ACAT: A Fast and Powerful p Value Combination Method for Rare-Variant Analysis in Sequencing Studies

Abstract

Set-based analysis that jointly tests the association of variants in a group has emerged as a popular tool for analyzing rare and low-frequency variants in sequencing studies. The existing set-based tests can suffer significant power loss when only a small proportion of variants are causal, and their powers can be sensitive to the number, effect sizes, and effect directions of the causal variants and the choices of weights. Here we propose an aggregated Cauchy association test (ACAT), a general, powerful, and computationally efficient p value combination method for boosting power in sequencing studies. First, by combining variant-level p values, we use ACAT to construct a set-based test (ACAT-V) that is particularly powerful in the presence of only a small number of causal variants in a variant set. Second, by combining different variant-set-level p values, we use ACAT to construct an omnibus test (ACAT-O) that combines the strength of multiple complimentary set-based tests, including the burden test, sequence kernel association test (SKAT), and ACAT-V. Through analysis of extensively simulated data and the whole-genome sequencing data from the Atherosclerosis Risk in Communities (ARIC) study, we demonstrate that ACAT-V complements the SKAT and the burden test, and that ACAT-O has a substantially more robust and higher power than those of the alternative tests.
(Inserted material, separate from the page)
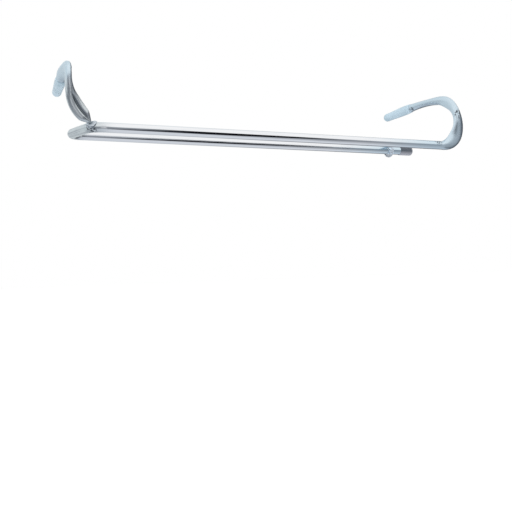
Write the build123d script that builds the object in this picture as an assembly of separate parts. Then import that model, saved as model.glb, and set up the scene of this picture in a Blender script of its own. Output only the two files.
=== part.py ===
from build123d import *
import math
import os

# Rack of round rod that hangs from a shelf by two hooks. Lengths are in millimetres, angles in degrees.
# +X runs along the rails towards their open end, +Y runs back over the shelf, +Z is up.
# The origin is midway between the hooks, above the front rail, level with the underside of the arms.

# Rod stock and the two rails
rod_diameter = 6.4
front_run = 269.0
rear_run = 276.5
rail_spacing = 48.0
corner_radius = 9.0

# Hooks: the right one is the end of the front rail, the left one stands on the front corner
hook_rise = 37.6
right_rise_radius = 17.2
left_top_radius = 7.5
foot_turn = 45.0
foot_elevation = 45.0
toe_in = 10.0
arm_length = 54.0
arm_sag_radius = 150.0

# Ovals that the press left in the hooks, of the same section area as the round rod: wide in the plane of the
# rise, round again at one station, and from there on wide in the plane of the top bend
right_rise_width = 11.6
right_top_width = 8.4
left_rise_width = 9.2
left_top_width = 9.8

# Sections along each kind of bend, and the one of each hook where the rod is round between its two ovals
corner_sections = 9
right_rise_sections = 10
right_top_sections = 9
left_rise_sections = 16
left_top_sections = 10
arm_sections = 3
left_round_station = 10
right_round_station = right_rise_sections + 3

# Weld lump round the foot of the left hook
weld_leg = 1.6
weld_height = 2.4
weld_lap = 0.15
weld_sink = 0.6

# Dipped soft tips on the arms
tip_wall = 0.5
tip_length = 26.0
nose_steps = 2

# Cap pushed on the free end of the rear rail
end_cap_wall = 0.4
end_cap_length = 10.8
end_cap_floor = 1.2
end_cap_bevel = 1.0

# Stop ring near the open end of the rear rail
ring_depth = 2.6
ring_width = 2.4
ring_bevel = 0.8
ring_inset = 20.9

quarter_turn = 90.0
rod_radius = rod_diameter / 2
rail_level = rod_radius - hook_rise
corner_x = -front_run / 2
rear_end_x = corner_x + rear_run

ALONG = Vector(1, 0, 0)
BACK = Vector(0, 1, 0)
UP = Vector(0, 0, 1)
SEATED = (Align.CENTER, Align.CENTER, Align.MIN)


def turned(heading, towards, angle):
    """Heading after a turn of so many degrees towards a direction square to it."""
    turn = math.radians(angle)
    return heading * math.cos(turn) + towards * math.sin(turn)


class Bend:
    """One bend of the rod: where it starts, the way it heads, the side it turns to and how far."""

    def __init__(self, start, heading, towards, radius, angle, sections):
        self.start = start
        self.heading = heading
        self.towards = towards
        self.radius = radius
        self.angle = angle
        self.sections = sections

    def point(self, angle):
        """Point of the centre line after so many degrees of the bend."""
        turn = math.radians(angle)
        return self.start + (self.heading * math.sin(turn) + self.towards * (1 - math.cos(turn))) * self.radius

    def heading_at(self, angle):
        """Way the rod heads after so many degrees of the bend."""
        return turned(self.heading, self.towards, angle)

    def inward_at(self, angle):
        """Direction of the centre of the bend, seen from the rod after so many degrees."""
        return turned(self.towards, self.heading * -1, angle)

    def length(self):
        """Length of the centre line."""
        return self.radius * math.radians(self.angle)

    def end(self):
        """Point where the bend ends."""
        return self.point(self.angle)

    def end_heading(self):
        """Way the rod heads when it leaves the bend."""
        return self.heading_at(self.angle)


def swell(share):
    """Smooth swelling from nothing at 0 to one half way and back to nothing at 1."""
    return math.sin(math.pi * share) ** 2 if 0 < share < 1 else 0


class Hook:
    """One hook, from its rise over the top bend and along its arm; side is 1 at the right and -1 at the left."""

    def __init__(self, side, rise, top_radius, top_sections, rise_width, top_width, round_station):
        way = turned(BACK, ALONG * -side, toe_in)
        sag_angle = math.degrees((arm_length - tip_length) / arm_sag_radius)
        self.rise = rise
        self.top = Bend(rise.end(), UP, way, top_radius, quarter_turn, top_sections)
        self.arm = Bend(self.top.end(), way, UP * -1, arm_sag_radius, sag_angle, arm_sections)
        self.inner_side = turned(ALONG * -side, BACK * -1, toe_in)
        self.rise_width = rise_width
        self.top_width = top_width
        self.round_station = round_station

    def stations(self):
        """Distance along the rod, bend and angle of each section."""
        passed = 0
        stations = [(passed, self.rise, 0)]
        for bend in (self.rise, self.top, self.arm):
            for step in range(1, bend.sections + 1):
                share = step / bend.sections
                stations.append((passed + share * bend.length(), bend, share * bend.angle))
            passed += bend.length()
        return stations

    def rise_oval(self, bend, angle, spread):
        """Section that is wide in the plane of the rise."""
        wide_way = bend.inward_at(angle) if bend is self.rise else self.inner_side
        plane = Plane(origin=bend.point(angle), x_dir=wide_way, z_dir=bend.heading_at(angle))
        return plane * Ellipse(rod_radius * spread, rod_radius / spread)

    def top_oval(self, bend, angle, spread):
        """Section that is wide in the plane of the top bend."""
        wide_way = BACK if bend is self.rise else bend.inward_at(angle)
        plane = Plane(origin=bend.point(angle), x_dir=wide_way, z_dir=bend.heading_at(angle))
        return plane * Ellipse(rod_radius * spread, rod_radius / spread)

    def rod(self):
        """Rod from the start of the rise to the far end of the arm, which is straight where its tip sits."""
        stations = self.stations()
        change = stations[self.round_station][0]
        top_press = self.rise.length() + self.top.length() - change
        lower = []
        for distance, bend, angle in stations[:self.round_station + 1]:
            spread = 1 + (self.rise_width / rod_diameter - 1) * swell(distance / change)
            lower.append(self.rise_oval(bend, angle, spread))
        upper = []
        for distance, bend, angle in stations[self.round_station:]:
            spread = 1 + (self.top_width / rod_diameter - 1) * swell((distance - change) / top_press)
            upper.append(self.top_oval(bend, angle, spread))
        end = straight_rod(self.arm.end(), self.arm.end() + self.tip_heading() * tip_length)
        return loft(lower, ruled=True) + loft(upper, ruled=True) + end

    def tip_heading(self):
        """Way the arm's straight end points."""
        return self.arm.end_heading()


def straight_rod(start, end):
    """Round rod from one point to another."""
    return extrude(Plane(origin=start, z_dir=end - start) * Circle(rod_radius), amount=(end - start).length)


def bent_rod(bend):
    """Round rod ruled from section to section through a bend."""
    angles = [bend.angle * step / bend.sections for step in range(bend.sections + 1)]
    return loft([Plane(origin=bend.point(angle), x_dir=bend.inward_at(angle), z_dir=bend.heading_at(angle))
                 * Circle(rod_radius) for angle in angles], ruled=True)


# Rail rod: rear rail, closed end and front rail, as one rod whose front end rises into the right hook
rear_end = Vector(rear_end_x, rail_spacing, rail_level)
rear_corner = Bend(Vector(corner_x, rail_spacing, rail_level), ALONG * -1, BACK * -1,
                   corner_radius, quarter_turn, corner_sections)
closed_end = rear_corner.end() - BACK * (rail_spacing - 2 * corner_radius)
front_corner = Bend(closed_end, BACK * -1, ALONG, corner_radius, quarter_turn, corner_sections)
right_rise = Bend(front_corner.end() + ALONG * front_run, ALONG, UP, right_rise_radius, quarter_turn,
                  right_rise_sections)
right_hook = Hook(1, right_rise, hook_rise - right_rise_radius, right_top_sections,
                  right_rise_width, right_top_width, right_round_station)

# Left hook: a second rod whose foot is cut level and stands on top of the front corner
foot_slant = math.radians(foot_elevation)
foot_heading = turned(ALONG * -1, UP, foot_elevation)
rail_axis_point = front_corner.point(quarter_turn - foot_turn)
foot_seat = rail_axis_point + foot_heading * (rod_radius / math.sin(foot_slant))
foot_heel = rod_radius / math.tan(foot_slant)
stub_length = foot_heel + weld_height
left_rise_radius = ((hook_rise - rod_radius - left_top_radius - stub_length * math.sin(foot_slant))
                    / math.cos(foot_slant))
left_rise = Bend(foot_seat + foot_heading * stub_length, foot_heading, turned(UP, ALONG, foot_elevation),
                 left_rise_radius, quarter_turn - foot_elevation, left_rise_sections)
left_hook = Hook(-1, left_rise, left_top_radius, left_top_sections,
                 left_rise_width, left_top_width, left_round_station)


def make_rail_rod():
    """Both rails, the closed end between them and the hook at the right, bent from one rod."""
    rear_rail = straight_rod(rear_end, rear_corner.start) + bent_rod(rear_corner)
    front_rail = bent_rod(front_corner) + straight_rod(front_corner.end(), right_rise.start)
    rails = rear_rail + straight_rod(rear_corner.end(), front_corner.start) + front_rail
    return rails + right_hook.rod()


def make_left_rod():
    """Second rod: foot cut level to stand on the rail rod, then the rise, top bend and arm."""
    foot = straight_rod(foot_seat - foot_heading * foot_heel, left_rise.start)
    return split(foot, bisect_by=Plane(origin=foot_seat, z_dir=UP)) + left_hook.rod()


def make_foot_weld(rail_rod, left_rod):
    """Tapered lump of weld metal round the foot, seated on both rods."""
    low = rail_axis_point + foot_heading * weld_sink
    high = left_rise.start
    lump = loft([Plane(origin=low, z_dir=foot_heading) * Circle(rod_radius + weld_leg),
                 Plane(origin=high, z_dir=foot_heading) * Circle(rod_radius + weld_lap)])
    return lump - rail_rod - left_rod


def round_nose(radius):
    """Round nose of a tip, turned in a few straight steps."""
    turns = [math.radians(quarter_turn * step / nose_steps) for step in range(nose_steps + 1)]
    outline = Polyline([(radius * math.cos(turn), radius * math.sin(turn)) for turn in turns] + [(0, 0)], close=True)
    return revolve(Plane.XZ * make_face(outline), Axis.Z)


def make_arm_tip(hook):
    """Soft closed sleeve over the straight end of an arm, with a round nose."""
    tip_radius = rod_radius + tip_wall
    sleeve = Cylinder(tip_radius, tip_length, align=SEATED) - Cylinder(rod_radius, tip_length, align=SEATED)
    seat = Plane(origin=hook.arm.end(), z_dir=hook.tip_heading())
    return seat * (sleeve + Pos(0, 0, tip_length) * round_nose(tip_radius))


def rear_rail_plane(inset):
    """Plane across the rear rail, facing its free end and so far in from it."""
    return Plane(origin=(rear_end_x - inset, rail_spacing, rail_level), z_dir=ALONG)


def make_rear_end_cap():
    """Thin cup pushed over the free end of the rear rail."""
    cup = Cylinder(rod_radius + end_cap_wall, end_cap_length + end_cap_floor, align=SEATED)
    cup = chamfer(cup.edges().sort_by(Axis.Z)[-1], end_cap_bevel)
    return rear_rail_plane(end_cap_length) * (cup - Cylinder(rod_radius, end_cap_length, align=SEATED))


def make_stop_ring():
    """Ring with a bevelled rim, fitted round the rear rail."""
    ring = Cylinder(rod_radius + ring_depth, ring_width)
    ring = chamfer(ring.edges(), ring_bevel) - Cylinder(rod_radius, ring_width)
    return rear_rail_plane(ring_inset) * ring


def main():
    """Builds each piece and writes it to its own STEP file."""
    rail_rod = make_rail_rod()
    left_rod = make_left_rod()
    pieces = {
        "rail_rod": rail_rod,
        "left_hook": left_rod,
        "left_hook_weld": make_foot_weld(rail_rod, left_rod),
        "left_arm_tip": make_arm_tip(left_hook),
        "right_arm_tip": make_arm_tip(right_hook),
        "rear_rail_cap": make_rear_end_cap(),
        "stop_ring": make_stop_ring(),
    }
    os.makedirs("parts", exist_ok=True)
    for name, piece in pieces.items():
        export_step(piece, f"parts/{name}.step")
        print(name, "solids", len(piece.solids()), "volume", round(piece.volume, 1), "valid", piece.is_valid)


main()
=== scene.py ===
import logging
import math
from dataclasses import dataclass, field, fields
from enum import Enum
from functools import reduce
from typing import Callable, Sequence

import bmesh
import bpy
from mathutils import Matrix, Vector


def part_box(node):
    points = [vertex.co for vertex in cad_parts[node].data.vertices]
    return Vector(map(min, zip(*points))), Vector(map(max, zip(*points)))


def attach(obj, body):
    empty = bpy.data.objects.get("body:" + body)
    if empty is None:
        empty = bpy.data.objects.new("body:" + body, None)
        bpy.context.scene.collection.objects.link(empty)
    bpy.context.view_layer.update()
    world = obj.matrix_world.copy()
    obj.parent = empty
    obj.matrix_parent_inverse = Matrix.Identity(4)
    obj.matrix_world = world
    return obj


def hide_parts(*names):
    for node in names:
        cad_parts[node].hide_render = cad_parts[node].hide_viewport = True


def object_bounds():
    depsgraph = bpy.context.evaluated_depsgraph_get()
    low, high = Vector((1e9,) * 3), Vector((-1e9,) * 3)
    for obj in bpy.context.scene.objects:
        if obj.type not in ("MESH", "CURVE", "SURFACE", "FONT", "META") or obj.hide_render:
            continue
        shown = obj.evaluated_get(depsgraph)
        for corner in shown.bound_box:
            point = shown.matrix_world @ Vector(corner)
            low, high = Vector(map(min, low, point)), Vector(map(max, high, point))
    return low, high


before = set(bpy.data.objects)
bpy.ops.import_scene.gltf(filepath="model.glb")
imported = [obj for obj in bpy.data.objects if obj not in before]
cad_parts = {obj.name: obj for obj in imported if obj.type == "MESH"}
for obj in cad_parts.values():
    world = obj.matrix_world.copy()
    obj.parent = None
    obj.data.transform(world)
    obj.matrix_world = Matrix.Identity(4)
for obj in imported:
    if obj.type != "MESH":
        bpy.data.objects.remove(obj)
CAD_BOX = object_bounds()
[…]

Keywords: omnibus test; rare-variant analysis; variant set test; whole-genome sequencing.

Figure 1

Summary of the Proposed Methods ACAT, ACAT-V, and ACAT-O and the Relationship Among Them

Figure 2

Power Comparisons of ACAT-O, ACAT-V, SKAT, and the Burden Test for Continuous Traits Each bar represents the empirical power estimated as the proportion of p values less than $\text{α}={10}^{-6}$. The proportion of causal variants is set to be 5%, 20%, and 50%, which correspond to the three rows of each panel. The left panel assumes the effects of the causal variants to have the same direction, whereas the right panel assumes the effect directions are randomly determined with an equal probability. The effect sizes $\left(\left|{\beta }_i\right|\text{s}\right)$ of the causal variants either are all the same as $\left|{\beta }_i\right|=\text{b}$ (left column in each panel) or have a decreasing relationship with MAF (right column in each panel) as $\left|{\beta }_i\right|=\text{c}\left|{\log }_{10}MA{F}_i\right|$, where constants $\text{b}$ and $\text{c}$ depend on the proportions of causal variants and their values are presented in Table S1. For each configuration, the total sample sizes considered are 2,500, 5,000, 7,500, and 10,000. Seven methods are compared: ACAT-V(1,25), ACAT-V(1,1), SKAT(1,25), SKAT(1,1), burden(1,25), burden(1,1), and the omnibus test ACAT-O that combines the other six tests, where the two numbers in the parentheses indicate the choice of the beta(MAF) weight parameters $a_1$ and $a_2$ in the test.

Figure 3

Power Comparisons of ACAT-O, ACAT-V, SKAT, and the Burden Test for Dichotomous Traits Each bar represents the empirical power estimated as the proportion of p values less than $\text{α}={10}^{-6}$. The proportion of causal variants is set to be 5%, 20%, and 50%, which correspond to the three rows of each panel. The left panel assumes the effects of the causal variants to have the same direction, whereas the right panel assumes the effect directions are randomly determined with an equal probability. The effect sizes $\left(\left|{\beta }_i\right|\text{s}\right)$ of the causal variants either are all the same as $\left|{\beta }_i\right|=\text{b}$ (left column in each panel) or have a decreasing relationship with MAF (right column in each panel) as $\left|{\beta }_i\right|=\text{c}\left|{\log }_{10}MA{F}_i\right|$, where constants $\text{b}$ and $\text{c}$ depend on the proportions of causal variants; their values are presented in Table S1. For each configuration, the total sample sizes considered are 2,500, 5,000, 7,500, and 10,000. Seven methods are compared: ACAT-V(1,25), ACAT-V(1,1), SKAT(1,25), SKAT(1,1), burden(1,25), burden(1,1), and the omnibus test ACAT-O that combines the other six tests, where the two numbers in the parentheses indicate the choice of the beta(MAF) weight parameters $a_1$ and $a_2$ in the test.